The rise of ghost-tweeting: the tweets you read, may be written by someone else

The NY Times reports that celebrities on Twitter are hiring ghost-writers to post tweets. It's the rise of "ghost Twitterers" -- hiring someone to feed tweets to your throngs of admiring followers. Does this contradict the essential conceit of Twitter, the promise of online intimacy, of "staying in touch?" You bet. From the story, by Noam Cohen: "Because Twitter is seen as an intimate link between celebrities and their fans, many performers are not willing to divulge the help they use to put their thoughts [sic] into cyberspace." Among those using someone, or several someones, to keep their "Web presence" uptodate are: Britney Spears, Kanye West, Ron Paul, and the Online One himself, the President of the United States. And...new media consultant Guy Kawasaki, who has more than 80,000 followers, and "who is full of praise for the two employees who enliven his Twitter feed, often posting updates while he is on stage addressing a conference." No one would ever have guessed that Twitter would let you defy the Laws of Physics. Sports figures, perhaps accustomed to self-discipline, seem to eschew help. According to Cohen, basketball star Schaquille O'Neal is a demon for tweeting, and Lance Armstrong tweeted left-handed just hours after breaking his right collarbone. Ghostwriting per se isn't new, as Cohen notes. "The famous, of course, have turned to ghostwriters for autobiographies and other acts of self-aggrandizement.
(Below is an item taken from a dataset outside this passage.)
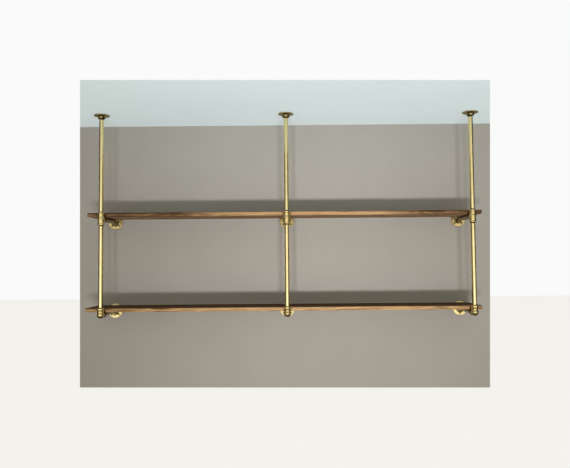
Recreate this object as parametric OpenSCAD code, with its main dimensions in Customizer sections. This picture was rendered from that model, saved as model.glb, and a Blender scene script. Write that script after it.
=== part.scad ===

But the idea of having someone else write continual updates of one’s daily life seems slightly absurd." Slightly. But Cohen quotes Joesph Nejman, a former consultant to Britney to help her create a Web strategy, who accuses critics of being hypocrites. “It’s O.K. to tweet for a brand,” he said, remarking how common it is for companies to have Twitter accounts, “but not O.K. for a celebrity. But the truth is, they are a brand. What they are to the public is not always what they are behind the curtain. If the manager knows that better than the star, then they should do it.” After all, Guy How-to-Change-the-World Kawasaki wouldn't want to be mistaken for, you know, a brand that makes wheel loaders, gas turbine systems and motorcycles.